А. Блок, несомненно, осознает  и отражает  в своем творчестве самобытный характер российской цивилизации, находящейся на границе двух культурно-исторических и цивилизационных миров – Востока и Запада, но  именно восточные, азиатские черты России воспринимаются поэтом естественно и гармонично.

Метафизика Востока во многом послужила образцом для создания новой картины мира, интегрирующей духовные поиски рубежа XIX-XX. в.в.

Таким образом, проблема осмысления Востока и Запада в русской поэзии Серебряного века нашла свое выражение через реализацию принципов духовности, терпимости, толерантности, через уважительное отношение к культуре различных народов и умение разумно заимствовать лучшие достижения других культур, «переплавляя» их в единый континуум русской культуры. Особое внимание следует уделить осмыслению феномена Востока как некого архетипического и бессознательнго осмысления России в качестве именно  восточной державы, как особую близость ценностных установок отечественной культуры и восточной традиции, как некий протест против бездуховности и потребительства Запада,  как выбор нового вектора цивилизационного и культурного развития.

 

Литература:

1.     Саркисянц, М. Россия и мессианизм. К «русской идее» Н. Бердяева/ Перевод с нем. – СПб.: Изд-во С-Петерб. ун-та, 2005. – 272с.

2.     Блок, А. Стихотворения и поэмы. М.: Молодая гвардия, 1988. – 174с.

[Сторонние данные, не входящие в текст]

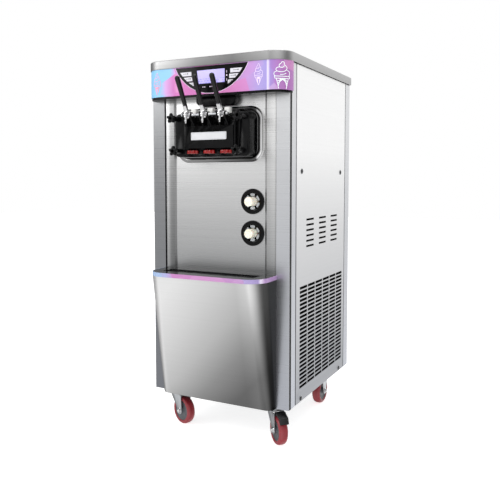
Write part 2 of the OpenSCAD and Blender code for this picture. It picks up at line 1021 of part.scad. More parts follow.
module rear_right_wheel() {
    rear_wheel(1);
}

module brake_pedal() {
    u = pedal_pivot[0];
    z = pedal_pivot[1];
    color("black") at_front_right() difference() {
        union() {
            translate([0, 15.5, 0]) rotate([90, 0, 0]) linear_extrude(31) {
                polygon([[u, z - 5], [u + 18, z - 3], [u + 38, z - 10], [u + 45, z - 25],
                    [u + 50, z - 22], [u + 44, z - 3], [u + 20, z + 6], [u, z + 5]]);
                translate([u, z]) circle(5);
            }
        }
        rod_y(u, [-20, 20], z, 3 + run);
    }
}

base_frame();
left_side_panel();
right_side_panel();
rear_panel();
front_panel();
corner_posts();
corner_seals();
lower_apron();
apron_band();
tray_surround();
drip_tray();
drip_grid();
top_cover();
hopper_lid();
hoppers();
freezing_cylinders();
beater_left();
beater_right();
gear_motors();
compressor();
condenser();
fan_blade();
control_box();
fascia();
fascia_base();
control_panel();
display();
key_left_top();
key_left_middle();
key_left_bottom();
key_right_top();
key_right_middle();
key_right_bottom();
head_bezel();
face_plate();
dispensing_head();
nozzle_caps();
knob_upper_left();
knob_upper_right();
knob_lower_left();
knob_lower_right();
lever_left();
lever_middle();
lever_right();
piston_left();
piston_middle();
piston_right();
cone_dispensers();
cone_upper();
cone_lower();
fasteners();
cable_gland();
front_left_fork();
front_right_fork();
rear_forks();
front_left_wheel();
front_right_wheel();
rear_left_wheel();
rear_right_wheel();
brake_pedal();
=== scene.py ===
"""Looks of a floor-standing soft-serve machine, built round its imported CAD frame.

Lengths inside the classes are in millimetres. A depth is measured from the front edge of the
top cover towards the back, and a height from the floor.
"""

import json
import logging
import math
from collections.abc import Iterable, Sequence
from dataclasses import dataclass, field
from enum import Enum

import bmesh
import bpy
from mathutils import Matrix, Vector


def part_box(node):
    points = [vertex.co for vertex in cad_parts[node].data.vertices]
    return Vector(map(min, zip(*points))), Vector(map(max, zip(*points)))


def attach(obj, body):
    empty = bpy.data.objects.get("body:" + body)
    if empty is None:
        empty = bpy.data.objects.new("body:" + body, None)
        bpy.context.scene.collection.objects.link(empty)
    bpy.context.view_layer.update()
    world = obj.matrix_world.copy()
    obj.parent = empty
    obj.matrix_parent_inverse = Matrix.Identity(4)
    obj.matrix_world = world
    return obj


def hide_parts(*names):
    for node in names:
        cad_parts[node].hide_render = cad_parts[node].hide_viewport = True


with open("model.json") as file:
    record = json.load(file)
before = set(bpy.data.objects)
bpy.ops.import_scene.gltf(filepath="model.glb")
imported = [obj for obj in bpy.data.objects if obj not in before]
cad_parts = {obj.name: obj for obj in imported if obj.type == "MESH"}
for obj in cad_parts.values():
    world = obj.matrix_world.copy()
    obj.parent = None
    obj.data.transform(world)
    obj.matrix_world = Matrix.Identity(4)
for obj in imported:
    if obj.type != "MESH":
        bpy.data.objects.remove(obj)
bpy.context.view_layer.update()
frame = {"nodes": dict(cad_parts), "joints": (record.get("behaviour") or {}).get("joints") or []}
LOG = logging.getLogger("soft_serve")
MM = 0.001
COVER_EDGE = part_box("top_cover")[0].y
RIGHT, BACK, UP = Vector((1, 0, 0)), Vector((0, 1, 0)), Vector((0, 0, 1))

Colour = tuple[float, float, float]
Outline = list[tuple[float, float]]
Stops = tuple[tuple[float, str], ...]
Socket = bpy.types.NodeSocket


def at(x: float, depth: float, z: float) -> Vector:
    """A point of the frame, in metres.

    Args:
        x: Millimetres to the right of the middle.
        depth: Millimetres behind the front edge of the top cover.
        z: Millimetres above the floor.

    Returns:
        The point in the frame's own metres.
    """
    return Vector((x * MM, COVER_EDGE + depth * MM, z * MM))


def tint(code: str) -> Colour:
    """A linear colour from its six hex digits.

    Args:
        code: Red, green and blue as two hex digits each.

    Returns:
        The linear red, green and blue.
    """
    shares = [int(code[i : i + 2], 16) / 255 for i in (0, 2, 4)]
    return tuple(s / 12.92 if s <= 0.04045 else ((s + 0.055) / 1.055) ** 2.4 for s in shares)


def ring_points(radius: float, count: int, start: float = 0.0) -> Outline:
    """Evenly spaced points of a circle about the origin.

    Args:
        radius: The circle's radius.
        count: How many points it has.
        start: The first point's angle in radians.

    Returns:
        The points, anticlockwise.
    """
    angles = [math.tau * i / count + start for i in range(count)]
    return [(radius * math.cos(a), radius * math.sin(a)) for a in angles]


def tinted(stops: Stops) -> list[tuple[float, Colour]]:
    """Ramp stops with their hex digits turned into linear colours."""
    return [(place, tint(code)) for place, code in stops]


def fill_ramp(band: bpy.types.ColorRamp, stops: Sequence[tuple[float, Colour]]) -> None:
    """Puts places and colours on a colour ramp.

    Args:
        band: The ramp.
        stops: Places from 0 to 1 with their colours.
    """
    while len(band.elements) < len(stops):
        band.elements.new(1.0)
    for element, (place, colour) in zip(band.elements, sorted(stops)):
        element.position = place
        element.color = (*colour, 1.0)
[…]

3.     Юсуфов, Р.Ф. История литературы в культурфилософском освещении/Р.Ф. Юсуфов; Ин-т мировой литературы им. А.М. Горького. – М.: Наука, 2005. – 435с.

4.     Есенин, С.А. Полное собрание сочинений: В 7т. – М.: Наука; Голос, 1995 – 2002. Т.1. Стихотворения. – 1995. – 544с.

5.     Есенин, С. Собрание сочинений в 6 т. М.: Академкнига, 1978

6.     Сапронов, П.А. Русская софиология и софийность. – СПб.: Церковь и культура, 2006. – 440с.